Directions >>
Below this line is the material. Write out only its lines from the one containing "parts = [build_basin()]" through the one containing "points = [vertex.co", both kept, exactly.

Supplied material >>
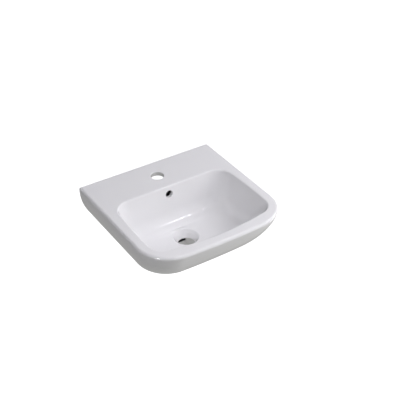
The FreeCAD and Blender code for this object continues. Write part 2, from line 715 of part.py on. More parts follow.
def build_washer(side):
    """A steel washer on the bush."""
    bore = "Sizes.bolt_radius + Sizes.fit_gap"
    back = "-Sizes.flange_thickness - Sizes.bush_flange_thickness"
    front = f"{back} - Sizes.washer_thickness"
    return turned_part("washer", side, [
        ("bore_front", bore, front),
        ("rim_front", "Sizes.washer_radius", front),
        ("rim_back", "Sizes.washer_radius", back),
        ("bore_back", bore, back)])


def build_nut(side):
    """A hexagon nut on the bolt's machine thread, its corners turned off at both faces."""
    body = new_body(f"{side}_hex_nut")
    name = f"{side.title()}HexNut"
    back = "-Sizes.flange_thickness - Sizes.bush_flange_thickness - Sizes.washer_thickness"
    front = f"{back} - Sizes.nut_height"
    sketch = new_sketch(body, f"{name}Outline", "XZ_Plane", {"z": f"-({back})"})
    flat = "Sizes.nut_across_flats / 2"
    corner = f"{flat} / cos(30)"
    polygon(sketch, [(f"corner{index}", f"{corner} * cos({60 * index})",
                      f"{corner} * sin({60 * index})") for index in range(6)])
    circle(sketch, "bore", "0", "0", "Sizes.bolt_radius + Sizes.fit_gap")
    extrude(body, "Pad", name, sketch, "Sizes.nut_height")
    outside = f"({corner} + 1)"
    fall = f"({outside} - {flat}) * tan(Sizes.nut_corner_angle)"
    for face, level, inner in (("Back", back, f"{back} - {fall}"), ("Front", front, f"{front} + {fall}")):
        turned = new_sketch(body, f"{name}{face}Corners")
        polygon(turned, [("flat", flat, level), ("outside", outside, level), ("inner", outside, inner)])
        turn_round(body, "Groove", f"{name}{face}Turned", turned)
    body.setExpression("Placement.Base.x", f"{SIDES[side]} * Sizes.fixing_centres / 2")
    return body


def check_document(parts):
    """Stops if any object failed, or a part's shape is empty or invalid."""
    for item in doc.Objects:
        if {"Invalid", "Error"} & set(item.State):
            raise RuntimeError(f"{item.Name} did not compute: {item.State}")
    for item in parts:
        shape = item.Shape
        if shape.isNull() or not shape.isValid() or not shape.Solids:
            raise RuntimeError(f"{item.Label} has no valid solid")


def write_parts(parts):
    """Writes one file per sub-part."""
    os.makedirs("parts", exist_ok=True)
    for item in parts:
        item.Shape.exportStep(os.path.join("parts", f"{item.Label}.step"))
        box = item.Shape.optimalBoundingBox()
        print(f"{item.Label}: {item.Shape.Volume / 1000:.1f} cm3, {len(item.Shape.Solids)} solid, "
              f"{box.XLength:.1f} x {box.YLength:.1f} x {box.ZLength:.1f} mm")


parts = [build_basin()]
for side in SIDES:
    parts += [build_bolt(side), build_plug(side), build_bush(side), build_washer(side), build_nut(side)]
doc.recompute()
check_document(parts)
write_parts(parts)
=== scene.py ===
"""Looks of a small wall hung wash basin in white glazed ceramic, with its two wall fixing sets.

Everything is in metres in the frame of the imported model: +X to the right, the front towards -Y,
+Z up, the wall at y = 0 and the flat top at the top of the basin's box. Sizes in the classes are
in millimetres and turned into metres where a mesh is made. Depths are measured down from the top.
"""
from __future__ import annotations

import logging
import math
from contextlib import contextmanager
from dataclasses import dataclass, field
from enum import Enum
from typing import Iterator, Sequence

import bmesh
import bpy
import numpy as np
from mathutils import Matrix, Vector

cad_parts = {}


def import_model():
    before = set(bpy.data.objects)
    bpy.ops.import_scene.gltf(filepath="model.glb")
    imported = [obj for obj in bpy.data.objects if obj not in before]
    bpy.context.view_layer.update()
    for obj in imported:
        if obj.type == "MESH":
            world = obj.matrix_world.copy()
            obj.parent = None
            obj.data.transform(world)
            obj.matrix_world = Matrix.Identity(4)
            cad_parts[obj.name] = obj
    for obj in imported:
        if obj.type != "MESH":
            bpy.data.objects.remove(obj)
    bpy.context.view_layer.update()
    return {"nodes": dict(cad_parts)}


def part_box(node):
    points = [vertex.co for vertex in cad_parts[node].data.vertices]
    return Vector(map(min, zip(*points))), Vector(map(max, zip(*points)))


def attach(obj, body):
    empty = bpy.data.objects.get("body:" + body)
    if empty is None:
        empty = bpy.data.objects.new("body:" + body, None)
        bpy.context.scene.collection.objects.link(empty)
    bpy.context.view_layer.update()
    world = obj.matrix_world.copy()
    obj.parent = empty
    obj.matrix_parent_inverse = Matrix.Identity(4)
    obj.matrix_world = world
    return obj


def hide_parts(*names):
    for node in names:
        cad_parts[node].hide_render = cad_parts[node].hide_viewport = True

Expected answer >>
parts = [build_basin()]
for side in SIDES:
    parts += [build_bolt(side), build_plug(side), build_bush(side), build_washer(side), build_nut(side)]
doc.recompute()
check_document(parts)
write_parts(parts)
=== scene.py ===
"""Looks of a small wall hung wash basin in white glazed ceramic, with its two wall fixing sets.

Everything is in metres in the frame of the imported model: +X to the right, the front towards -Y,
+Z up, the wall at y = 0 and the flat top at the top of the basin's box. Sizes in the classes are
in millimetres and turned into metres where a mesh is made. Depths are measured down from the top.
"""
from __future__ import annotations

import logging
import math
from contextlib import contextmanager
from dataclasses import dataclass, field
from enum import Enum
from typing import Iterator, Sequence

import bmesh
import bpy
import numpy as np
from mathutils import Matrix, Vector

cad_parts = {}


def import_model():
    before = set(bpy.data.objects)
    bpy.ops.import_scene.gltf(filepath="model.glb")
    imported = [obj for obj in bpy.data.objects if obj not in before]
    bpy.context.view_layer.update()
    for obj in imported:
        if obj.type == "MESH":
            world = obj.matrix_world.copy()
            obj.parent = None
            obj.data.transform(world)
            obj.matrix_world = Matrix.Identity(4)
            cad_parts[obj.name] = obj
    for obj in imported:
        if obj.type != "MESH":
            bpy.data.objects.remove(obj)
    bpy.context.view_layer.update()
    return {"nodes": dict(cad_parts)}


def part_box(node):
    points = [vertex.co for vertex in cad_parts[node].data.vertices]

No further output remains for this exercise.